I used float arrays to make the spectral norm benchmark faster: the run time went from 120 seconds to 30 seconds. The raytracer was not improved by float arrays, though; I need to investigate why.

Also float array operations are only compiled efficiently on PowerPC right now. I need to code some new assembly intrinsics for the other platforms.

Float arrays can be passed to C functions directly. Long-term, somebody should look into using SSE2 and AltiVec to optimize vector operations on float arrays. That would really rock.

Sunday, July 22, 2007

execve() returning ENOTSUP on Mac OS X

Apple's man page for execve() does not list ENOTSUP as a possible error code. This problem had me stumped for hours. After I was convinced I wasn't doing anything wrong, and there was no bug with the Factor FFI, I did some Googling and finally stumbled across this.

Turns out execve() returns this error if your program is multi-threaded. Makes perfect sense, but I wish Apple had kept the man page up to date!

In any case, I'm posting it here so that any other poor sucker who runs into this can find the solution with Google in less time than I did.

Saturday, July 21, 2007

Support for IPv6 and Unix domain sockets

Some very new code, not completely tested.

The <client> and <server> words used to take a host/port pair, and a port number, respectively. This was too limiting. Now both words take address specifiers, of which are there four types:
  • "/path/to/socket" <local> - an IPC socket with the given path (Unix domain sockets on Unix)
  • "dotted.quad" 123 <inet4> - an IPv4 address
  • "ipv6.addr" 1234 <inet6> - an IPv6 address
  • "hostname" "http" <inet> - Internet host named by DNS entry; will be either IPv4 or IPv6

Note that in most cases, <client> will be called with an instance of inet; this invokes the domain name resolver, which may produce a list of multiple IPv4 and IPv6 addresses. Factor tries each one in turn until a connection succeeds. This is the expected behavior for client sockets, since users generally input host names and not IP addresses, and don't care if the connection is made over IPv4 or IPv6.

The <server> word requires an instance of the more specific inet4 and inet6 classes. Since in most cases, a server interested in connections on, say, port 8080 wants to receive connections over both IPv4 and IPv6, the with-server combinator should be used instead of calling <server> directly. Here's a usage example which waits for connections on port 8080 and sends "Hello, client" to each one:
8080 internet-server [ "Hello, client." print ] with-server

If your system is configured for IPv6, this example will spawn two threads, for IPv4 and IPv6 connections.

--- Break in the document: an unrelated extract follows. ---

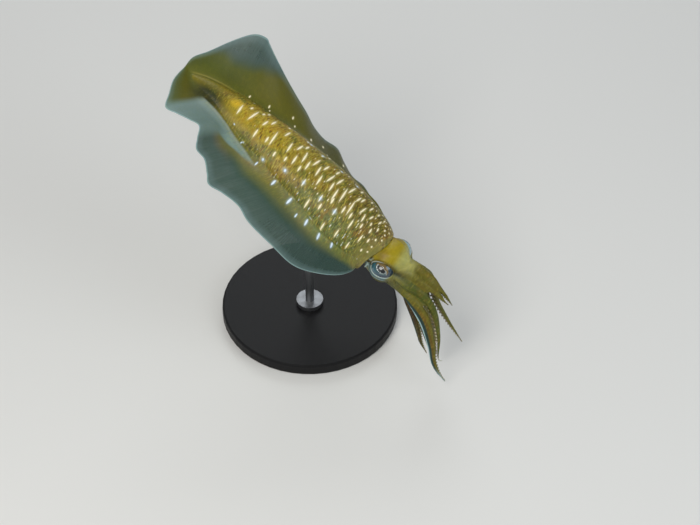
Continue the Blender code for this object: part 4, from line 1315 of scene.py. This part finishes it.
class Nodes:
    """Short ways to add and link the nodes of a material."""

    def __init__(self, made):
        self.tree = made.node_tree
        self.shader = self.tree.nodes["Principled BSDF"]
        self.place = self.scaled(self.add("TexCoord").outputs["Object"], (1000, 1000, 1000))

    def add(self, kind, values=(), **settings):
        node = self.tree.nodes.new("ShaderNode" + kind)
        for key, value in settings.items():
            setattr(node, key, value)
        for key, value in dict(values).items():
            self.put(node.inputs[key], value)
        return node

    def put(self, socket, value):
        if isinstance(value, bpy.types.NodeSocket):
            self.tree.links.new(value, socket)
        else:
            socket.default_value = value

    def look(self, **values):
        """Links values to the shader's own inputs."""
        for key, value in values.items():
            self.put(self.shader.inputs[key.replace("_", " ")], value)

    def point(self, name, output="Fac"):
        return self.add("Attribute", attribute_name=name).outputs[output]

    def scaled(self, vector, scale):
        return self.add("Mapping", {"Vector": vector, "Scale": scale}).outputs["Vector"]

    def noise(self, vector, scale, detail=3.0, roughness=0.55):
        values = {"Vector": vector, "Scale": scale, "Detail": detail, "Roughness": roughness}
        return self.add("TexNoise", values).outputs["Fac"]

    def spread(self, value, low, high, to_low=0.0, to_high=1.0):
        """A value between low and high, smoothly stretched to another range."""
        values = {"Value": value, "From Min": low, "From Max": high, "To Min": to_low, "To Max": to_high}
        return self.add("MapRange", values, interpolation_type="SMOOTHSTEP").outputs["Result"]

    def math(self, operation, a, b=0.5, c=0.5):
        return self.add("Math", {0: a, 1: b, 2: c}, operation=operation).outputs["Value"]

    def times(self, a, b):
        return self.math("MULTIPLY", a, b)

    def rest(self, value):
        return self.math("SUBTRACT", 1.0, value)

    def mix(self, share, a, b, blend="MIX"):
        node = self.add("Mix", {"Factor": share}, data_type="RGBA", blend_type=blend)
        for socket, value in ((node.inputs[6], a), (node.inputs[7], b)):
            self.put(socket, (*value, 1.0) if isinstance(value, (tuple, np.ndarray)) else value)
        return node.outputs[2]

    def mix_value(self, share, a, b):
        node = self.add("Mix", {"Factor": share}, data_type="FLOAT")
        self.put(node.inputs[2], a)
        self.put(node.inputs[3], b)
        return node.outputs[0]

    def bump(self, height, distance, strength=1.0, normal=None):
        values = {"Height": height, "Distance": distance, "Strength": strength}
        if normal:
            values["Normal"] = normal
        return self.add("Bump", values).outputs["Normal"]


def skin_material():
    """Wet skin: ground colour, mottling, streaks, chromatophores and pale marks with a halo."""
    made = material(
        "squid_skin", roughness=0.32, specular_ior_level=0.28, coat_weight=0.07, coat_roughness=0.22,
        subsurface_weight=0.1, subsurface_radius=(0.9, 0.7, 0.35), subsurface_scale=0.002,
    )
    n = Nodes(made)
    streak = n.point("streak", "Vector")
    fleck, pearl, clear = n.point("fleck"), n.point("pearl"), n.point("clear")
    solid = n.rest(clear)
    broad, patches = n.noise(n.place, 0.11, 3.0), n.noise(n.place, 0.075, 2.0)
    across = n.noise(n.scaled(streak, (0.62, 0.16, 0.16)), 1.0, 4.0, 0.6)
    streaks = n.noise(n.scaled(streak, (1.2, 0.24, 0.24)), 1.0, 3.0, 0.6)
    fibres = n.noise(n.scaled(streak, (1.6, 0.06, 0.06)), 1.0, 2.0)
    soft = n.noise(n.place, 0.32, 4.0, 0.6)

    colour = n.point("paint", "Color")
    for value, low, high, where, share, laid, blend in (
        (broad, 0.45, 0.68, fleck, 0.45, (0.6, 0.82, 0.62), "MULTIPLY"),
        (patches, 0.5, 0.66, fleck, 0.7, linear(92, 104, 36), "MIX"),
        (patches, 0.47, 0.34, fleck, 0.22, linear(146, 96, 24), "MIX"),
        (across, 0.5, 0.64, fleck, 0.42, linear(140, 88, 18), "MIX"),
        (streaks, 0.52, 0.66, fleck, 0.6, linear(196, 180, 78), "MIX"),
        (streaks, 0.47, 0.32, fleck, 0.8, linear(52, 42, 10), "MIX"),
        (soft, 0.42, 0.7, solid, 0.3, (1.5, 1.35, 0.8), "MULTIPLY"),
        (fibres, 0.4, 0.7, clear, 0.04, linear(176, 200, 192), "MIX"),
        (soft, 0.35, 0.65, clear, 0.22, (0.55, 0.62, 0.6), "MULTIPLY"),
    ):
        amount = n.times(n.times(n.spread(value, low, high), where), share)
        colour = n.mix(amount, colour, laid, blend)

    for cell, size, share, paint in CHROMATOPHORES:
        dots = n.add("TexVoronoi", {"Vector": n.place, "Scale": 1 / cell, "Randomness": 0.9})
        chance = n.add("SeparateColor", {"Color": dots.outputs["Color"]}).outputs["Red"]
        limit = n.times(n.spread(chance, 0.25, 1.0), size)
        inside = n.spread(n.math("SUBTRACT", dots.outputs["Distance"], limit), 0.05, -0.05)
        colour = n.mix(n.times(inside, n.times(fleck, share)), colour, linear(*paint))

    halo = n.mix(n.point("cool"), linear(214, 204, 140), linear(172, 200, 218))
    colour = n.mix(n.times(n.spread(n.point("glow"), 0.15, 1.0), 0.5), colour, halo)
    core = n.spread(pearl, 0.08, 0.42)
    colour = n.mix(core, colour, n.mix(n.point("cool"), linear(250, 240, 206), linear(214, 232, 248)))

    wrinkle = n.noise(n.place, 0.9, 4.0, 0.6)
    height = n.times(n.math("ADD", n.times(wrinkle, 0.35), n.times(across, 0.45)), solid)
    height = n.math("ADD", height, n.times(n.spread(pearl, 0.0, 0.6), 0.5))
    n.look(
        Base_Color=colour,
        Roughness=n.mix_value(core, n.spread(wrinkle, 0.3, 0.7, 0.42, 0.6), 0.22),
        Normal=n.bump(height, 0.0004, 0.7),
        Alpha=n.rest(n.times(clear, 0.2)),
    )
    return made


def sucker_material():
    made = material(
        "sucker", roughness=0.3, coat_weight=0.3, subsurface_weight=0.15, subsurface_scale=0.001
    )
    n = Nodes(made)
    grain = n.noise(n.place, 2.5)
    colour = n.mix(n.spread(n.point("rim"), 0.0, 1.0), linear(98, 90, 40), linear(240, 232, 204))
    colour = n.mix(n.spread(grain, 0.5, 0.75, 0.0, 0.4), colour, linear(150, 120, 70))
    n.look(Base_Color=colour, Normal=n.bump(grain, 0.0001, 0.5))
    return made


def banded_material(name, roughness, bands, colours, rough, bump, **inputs):
    """A material with fine bands of two colours and two roughnesses."""
    made = material(name, roughness=roughness, **inputs)
    n = Nodes(made)
    grain = n.noise(n.scaled(n.place, bands[0]), *bands[1:])
    n.look(
        Base_Color=n.mix(grain, linear(*colours[0]), linear(*colours[1])),
        Roughness=n.spread(grain, 0.3, 0.7, *rough),
        Normal=n.bump(grain, *bump),
    )
    return made


def beak_material():
    return banded_material(
        "beak", 0.22, ((0.4, 2.2, 2.2), 1.0, 4.0), ((26, 14, 8), (96, 54, 24)), (0.18, 0.34), (0.0001, 0.6)
    )


def stand_materials():
    """A satin black base and a brushed steel rod for the two nodes of the stand."""
    base = material("stand_base_satin", roughness=0.4, specular_ior_level=0.22)
    n = Nodes(base)
    grain = n.noise(n.place, 0.8, 5.0, 0.65)
    n.look(
        Base_Color=n.mix(grain, linear(9, 9, 10), linear(19, 19, 21)),
        Roughness=n.spread(grain, 0.3, 0.7, 0.4, 0.55),
        Normal=n.bump(n.noise(n.place, 3.0, 2.0), 0.00008, 0.5),
    )
    rod = banded_material(
        "stand_rod_brushed", 0.3, ((0.25, 0.25, 9.0), 1.0, 3.0), ((112, 114, 117), (158, 160, 163)),
        (0.36, 0.52), (0.00004, 0.5), metallic=1.0,
    )
    for node, finish in (("stand_base", base), ("stand_rod", rod)):
        mesh = bpy.data.objects[node].data
        mesh.materials.clear()
        mesh.materials.append(finish)


def eye_material():
    """The eyeball under its clear, wet surface."""
    made = material("eye", roughness=0.16, coat_weight=1.0, coat_roughness=0.02)
    n = Nodes(made)
    grain = n.noise(n.place, 1.6, 4.0)
    n.look(
        Base_Color=n.mix(n.spread(grain, 0.4, 0.8, 0.0, 0.35), n.point("paint", "Color"), linear(10, 26, 34)),
        Metallic=n.times(n.point("silver"), 0.7),
        Roughness=n.spread(grain, 0.3, 0.7, 0.14, 0.26),
    )
    return made


# Studio


def area_light(name, place, size, power, colour):
    data = bpy.data.lights.new(name, "AREA")
    data.shape = "DISK"
    data.size = size
    data.energy = power
    data.color = colour
    made = new_object(name, data)
    made.location = place
    made.rotation_euler = (Vector(LIGHTS_AIM) - Vector(place)).to_track_quat("-Z", "Y").to_euler()


def make_studio():
    """A pale floor under soft lights, seen from the photo's angle."""
    corners = np.array(((-1, -1, 0), (1, -1, 0), (-1, 1, 0), (1, 1, 0))) * FLOOR_SIZE
    floor = new_object("floor", new_mesh("floor", corners, [grid_faces(2, 2, False)]))
    floor.data.materials.append(material("floor", (0.72, 0.72, 0.7), 0.9))

    world = bpy.data.worlds.new("studio")
    bpy.context.scene.world = world
    world.use_nodes = True
    background = world.node_tree.nodes["Background"]
    background.inputs["Color"].default_value = (0.93, 0.96, 1.0, 1.0)
    background.inputs["Strength"].default_value = 0.35
    for light in LIGHTS:
        area_light(*light)

    camera = new_object("camera", bpy.data.cameras.new("camera"))
    camera.location = Vector(CAMERA_PLACE) * MM
    flat = math.cos(CAMERA_ELEVATION)
    back = Vector((
        math.sin(CAMERA_AZIMUTH) * flat, -math.cos(CAMERA_AZIMUTH) * flat, math.sin(CAMERA_ELEVATION),
    ))
    camera.rotation_euler = (-back).to_track_quat("-Z", "Y").to_euler()
    camera.data.lens = CAMERA_LENS
    camera.data.sensor_width = CAMERA_SENSOR
    camera.data.clip_start = 0.05
    camera.data.clip_end = 20.0
    bpy.context.scene.camera = camera
    view = bpy.context.scene.view_settings
    view.view_transform = "Standard"
    view.look = "None"


def main():
    for old in list(bpy.data.objects):
        bpy.data.objects.remove(old)
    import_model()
    make_studio()
    limbs = all_limbs()
    skin, places = make_body_skin()
    head, head_points = make_head_skin(limbs)
    paint_body(skin.data, places)
    paint_head(head.data, head_points, limbs)
    suckers = make_suckers(limbs)
    beak = make_beak()
    eyes = {side: make_eye(sign, side) for sign, side in ((1, "left"), (-1, "right"))}
    for made in (skin, head, suckers, beak, *eyes.values()):
        settle(made)
    flesh, eye_finish = skin_material(), eye_material()
    clothe(skin, flesh, "mantle", "mantle", *[
        f"fin_{side}_{length}" for side in FIN_RAYS for length in ("rear", "front")
    ])
    soft = ["head", "funnel", "mouth"]
    for side in FIN_RAYS:
        soft += [f"arm_{side}_{pair}_{length}" for pair in ARM_PAIRS for length in ("root", "tip")]
        soft += [f"tentacle_{side}_{length}" for length in ("stalk", "club")]
    clothe(head, flesh, "head", *soft)
    clothe(suckers, sucker_material(), "arm")
    clothe(beak, beak_material(), "beak", "beak")
    for side, made in eyes.items():
        clothe(made, eye_finish, "eye", f"eye_{side}")
    stand_materials()


main()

Server sockets can now be restricted to the loopback network interface by passing 8080 local-server instead of 8080 internet-server. Before this was provided by the Unix-only loopback-server module; this module is now obsolete.

The domain name resolver can now be invoked directly with the resolve-host word. Given a host name and port name or number, it returns a list of address specifiers.

UDP/IP works as before; words which used to take host/port pairs now take address specifiers. Note that the inet address specifier is not supported for UDP/IP; clients must first resolve the destination host name, and pick the appropriate address specifier, whether it be an IPv4 or IPv6 address, from the result.

Unix domain sockets are accessed with the local address specifier.

Stream Unix domain sockets are very commonly used, but a little-known fact is that datagram Unix domain sockets are supported too. Here is some proof.

Enter this in one listener:
"/tmp/dgram-dst" <local> <datagram>
dup receive
stream-close

Then this in another:
"/tmp/dgram-src" <local> <datagram>
B{ 1 2 3 4 5 } "/tmp/dgram-dst" <local> pick send
stream-close

The first machine should now have the following two objects on the stack:
B{ 1 2 3 4 }
T{ local f "/tmp/dgram-src" }

I still have to fix assorted bugs in this code. Also Windows network support is lagging; not only does it have to be updated to support address specifiers, but it is also missing UDP hooks at this stage.

I won't be adding more features to networking for a little while, but the next thing I will do is probably raw sockets.

Thursday, July 19, 2007

Generating stand-alone Mac OS X applications from Factor

This is all subject to change, but right now, the following works:
USE: tools.deploy
USE: tools.deploy.app
"Tetris.app" "tetris" H{ { deploy-compiled? t } { deploy-ui? t } } deploy.app

After a rather slow bootstrap and deploy process, you're left with Tetris.app, 2.2 Mb in size. Of this, 1.3 Mb is the FreeType font rendering library; soon, Factor will use native font rendering on Mac OS X, thus we won't have to ship FreeType anymore.

A lot remains to be done: we need a graphical way to configure the deployment tool (there are a lot of switches which can be toggled in the hashtable passed to deploy.app), and there needs to be an automated way of packaging required resources and native libraries with the app. And of course, deployment of native Linux and Windows binaries is a whole other kettle of fish. But over time, all of this will be implemented.